El tema puede sonar trillado, demasiado manido o hasta ya desgastado, sobre todo para quien está muy ocupado en el alcance de metas de producción. Se pasa por alto la realidad de que la consecución de esas metas de producción recae en quienes deben ejercer el liderazgo sobre los visitados para que las presentaciones concluyan en un cierre. Sin embargo, el simple objetivo del cierre forma parte esencial del trabajo de alguien que concibe su actividad como una labor de ventas, no como una oportunidad de liderar el cambio de conducta de los visitados para convertirlos en ciudadanos previsores. Ahora bien, si el intermediario no es previsor, ¿cómo podrá entonces pedir o desarrollar esa conducta en sus prospectos?

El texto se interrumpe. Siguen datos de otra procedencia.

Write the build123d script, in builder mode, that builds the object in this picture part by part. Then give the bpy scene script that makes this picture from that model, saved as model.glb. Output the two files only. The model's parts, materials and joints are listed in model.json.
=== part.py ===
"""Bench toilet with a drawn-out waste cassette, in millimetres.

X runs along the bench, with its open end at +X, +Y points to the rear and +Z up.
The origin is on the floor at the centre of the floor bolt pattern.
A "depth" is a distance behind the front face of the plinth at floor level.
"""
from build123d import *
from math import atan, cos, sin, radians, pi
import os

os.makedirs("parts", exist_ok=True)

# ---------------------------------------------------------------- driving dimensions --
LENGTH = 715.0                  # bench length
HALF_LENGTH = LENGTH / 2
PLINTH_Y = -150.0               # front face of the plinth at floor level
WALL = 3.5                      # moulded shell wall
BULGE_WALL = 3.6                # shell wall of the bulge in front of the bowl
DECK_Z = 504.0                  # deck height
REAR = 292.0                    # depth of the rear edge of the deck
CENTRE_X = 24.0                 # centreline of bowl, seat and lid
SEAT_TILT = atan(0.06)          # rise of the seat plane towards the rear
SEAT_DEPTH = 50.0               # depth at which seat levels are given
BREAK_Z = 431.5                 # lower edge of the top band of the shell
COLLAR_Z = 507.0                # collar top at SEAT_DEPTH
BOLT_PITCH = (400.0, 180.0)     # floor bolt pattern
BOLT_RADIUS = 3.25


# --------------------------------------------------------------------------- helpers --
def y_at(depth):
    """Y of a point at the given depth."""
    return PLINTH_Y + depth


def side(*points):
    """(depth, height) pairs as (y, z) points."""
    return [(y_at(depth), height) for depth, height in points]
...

La actividad de intermediación concebida únicamente como un trabajo de ventas reduce la capacidad de hacer responsable al intermediario de asumir un liderazgo sobre sus prospectos y contactos. Por el contrario, quien asume esa responsabilidad y la vive en sus propias decisiones tendrá un elemento fundamental para avanzar en el logro de las metas. El tema se centra entonces en la forma en que se recluta, se capacita y se entrena a los intermediarios en ese aspecto conductual, además de los aspectos técnicos, administrativos y comerciales necesarios para desarrollar la actividad de ventas.

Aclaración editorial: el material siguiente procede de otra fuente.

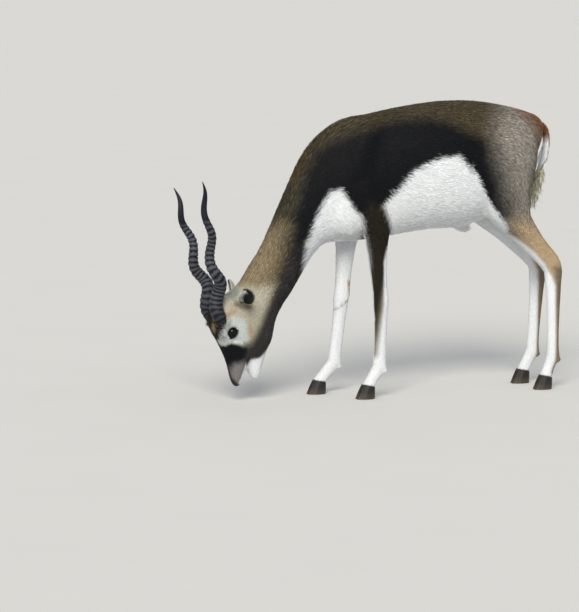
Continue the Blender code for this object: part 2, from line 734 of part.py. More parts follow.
def tail():
    """The tail: a flat core, fringed with locks of hair."""
    pieces = [tail_core("core", TAIL_ROWS)]
    chance = random.Random(LOCK_SEED)
    fine_rows = curved(TAIL_ROWS, 10)
    first, last = LOCK_STRETCH
    for i in range(TAIL_LOCKS):
        share = first + (last - first) * i / (TAIL_LOCKS - 1)
        turn = GOLDEN_TURN * i
        x, z, half_thickness, half_width = fine_rows[int(share * (len(fine_rows) - 1))]
        across = math.cos(turn)
        back = abs(math.sin(turn))
        root = Vector((x + back * half_thickness / 2, across * half_width * 0.7, z))
        down = Vector((LOCK_SWING + LOCK_FAN * back / 2, across * LOCK_FAN, -1)).normalized()
        length = LOCK_LENGTH * chance.uniform(0.75, 1.15) * (1 - share / 3)
        pieces.append(lock(root, down, Vector((across / 4, 1, 0)), length))
    return fused("tail", pieces)


def finished(obj, colour, roughness):
    """The last touches of a node: its material, smooth shading and its place about the origin."""
    obj.data.materials.clear()
    obj.data.materials.append(material(obj.name + " finish", colour, roughness))
    obj.data.transform(Matrix.Translation(-ORIGIN))
    obj.data.shade_smooth()
    obj.data.set_sharp_from_angle(angle=math.radians(SHARP_ANGLE))


def main():
    for obj in list(bpy.data.objects):
        bpy.data.objects.remove(obj)
    torso = thinned(fused_skin(joined("torso", flesh_forms())), FLESH_TRIANGLES)
    head = fitted_head(parted(torso, "head", HEAD_BLOCK))
    finished(head, COAT_TAN, 0.85)
    finished(parted(torso, "neck", NECK_BLOCK), COAT_TAN, 0.85)
    for name, side in SIDES.items():
        for limb, joints, shape, rows in (
            ("foreleg", FORE_JOINTS[name], FORE_BLOCK, FORE_ROWS),
            ("hindleg", HIND_JOINTS[name], HIND_BLOCK, HIND_ROWS),
        ):
            leg = parted(torso, f"{limb}_{name}", shape, side)
            finished(trimmed_at_coronet(leg, joints), COAT_WHITE, 0.85)
            for place, across in (("inner", -side), ("outer", side)):
                hoof = claw(f"hoof_{limb[:4]}_{name}_{place}", joints, side, rows[-1][-1], across)
                finished(tidied(hoof), HOOF_BLACK, 0.5)
        eye_radii = (EYE_RADIUS, EYE_RADIUS, EYE_RADIUS)
        finished(tidied(ball(f"eye_{name}", on_side(EYE_CENTRE, side), eye_radii)), EYE_BLACK, 0.1)
        finished(tidied(horn(f"horn_{name}", name, side)), HORN_GREY, 0.55)
        finished(ear(f"ear_{name}", name, side), COAT_TAN, 0.85)
    cut(torso, tail_core("seat", TAIL_ROWS[:TAIL_SEAT_ROWS], GAP), "DIFFERENCE")
    finished(tidied(torso), COAT_BROWN, 0.85)
    finished(tail(), COAT_WHITE, 0.85)


main()
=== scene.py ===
"""Looks of a life-size blackbuck buck, grazing: hide with a short coat, eyes, ringed horns, hooves and tail.

Lengths are in metres. The animal faces -X, its left side is -Y and +Z is up.
"""

import math

import bmesh
import bpy
import numpy as np
from mathutils import Matrix, Vector, noise


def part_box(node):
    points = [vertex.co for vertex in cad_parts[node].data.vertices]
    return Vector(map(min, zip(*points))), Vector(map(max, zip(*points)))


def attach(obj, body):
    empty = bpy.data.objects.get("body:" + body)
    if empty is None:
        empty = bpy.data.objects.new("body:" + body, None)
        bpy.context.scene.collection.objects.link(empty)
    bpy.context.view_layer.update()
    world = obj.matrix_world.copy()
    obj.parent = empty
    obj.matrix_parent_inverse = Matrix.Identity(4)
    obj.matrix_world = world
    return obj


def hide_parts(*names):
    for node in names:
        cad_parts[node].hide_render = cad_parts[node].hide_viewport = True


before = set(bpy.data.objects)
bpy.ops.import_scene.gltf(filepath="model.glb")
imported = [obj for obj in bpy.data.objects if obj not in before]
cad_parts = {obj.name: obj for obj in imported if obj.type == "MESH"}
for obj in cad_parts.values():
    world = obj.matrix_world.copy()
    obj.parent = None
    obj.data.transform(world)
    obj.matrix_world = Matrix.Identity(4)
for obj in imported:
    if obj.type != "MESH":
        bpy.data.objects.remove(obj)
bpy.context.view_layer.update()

bl_info = {
    "name": "Grazing blackbuck",
    "version": (1, 0, 0),
    "blender": (4, 5, 0),
    "location": "3D View > Sidebar > Blackbuck",
    "description": "Builds the coat, eyes, horns, hooves and tail of a grazing blackbuck, and a plain studio",
    "category": "Object",
}

SIDES = {"left": -1, "right": 1}
MIDDLE_Y = 0.001

# The flesh that one hide stands for. The eyeballs only fill their sockets while it is made.
FLESH = (
    "torso", "neck", "head", "foreleg_left", "foreleg_right", "hindleg_left", "hindleg_right",
)
EYEBALLS = ("eye_left", "eye_right")


def linear(hex_colour):
    """The linear RGB of an sRGB hex colour."""
    parts = [int(hex_colour[i:i + 2], 16) / 255 for i in (1, 3, 5)]
    return tuple(v / 12.92 if v <= 0.04045 else ((v + 0.055) / 1.055) ** 2.4 for v in parts)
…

En entregas anteriores he sostenido que vender, asesorar y culturizar son factores de una ecuación que puede lograr ventas, elecciones o decisiones que fluyen desde el interior. Un vendedor genera ventas. Un asesor genera elecciones en sus asesorados. Un mentor genera un cambio de conducta en sus tutelados. Sólo que, con vender, el sector llega a sus resultados numéricos, lo que ha colocado en un nivel distinto (secundario) el tema de la asesoría y, sobre todo, el tema del desarrollo de una cultura de previsión. El prospecto que se niega a comprar es, en muchos casos, desechado por el asesor. Pocos son los que lo conservan teniéndolo presente para un futuro. Casi nadie lo acepta como un cliente potencial a quien sólo se le debe desarrollar la cultura de previsión implementando un programa de seguimiento periódico para aportarle información en ese sentido.
Quien ha comprado su seguro no es por ello más culto. Tampoco se puede decir que sea un ciudadano bien asesorado, puesto que lo ha hecho desde un portal que hasta un niño puede manejar, como pretende resaltar una conocida marca de corretaje. Recibir asesoría conduce a una elección, pero no por ello al desarrollo de una cultura de previsión. Quien decide asegurarse se documenta sobre el alcance de su contrato y explota la preparación del intermediario que lo atiende; posteriormente accede al desarrollo de esa cultura que lo movió a hacerlo buscando además que lo entrenen en la forma de usar su contrato llegado el momento de la pérdida. Es ahí, precisamente, en ese nivel, donde el agente de seguros tiene un campo de desarrollo inmenso y único como canal de distribución del seguro en nuestro país.
Claro que para poder hacerlo necesita decir las cosas como son; y luego vivirlas como las dice.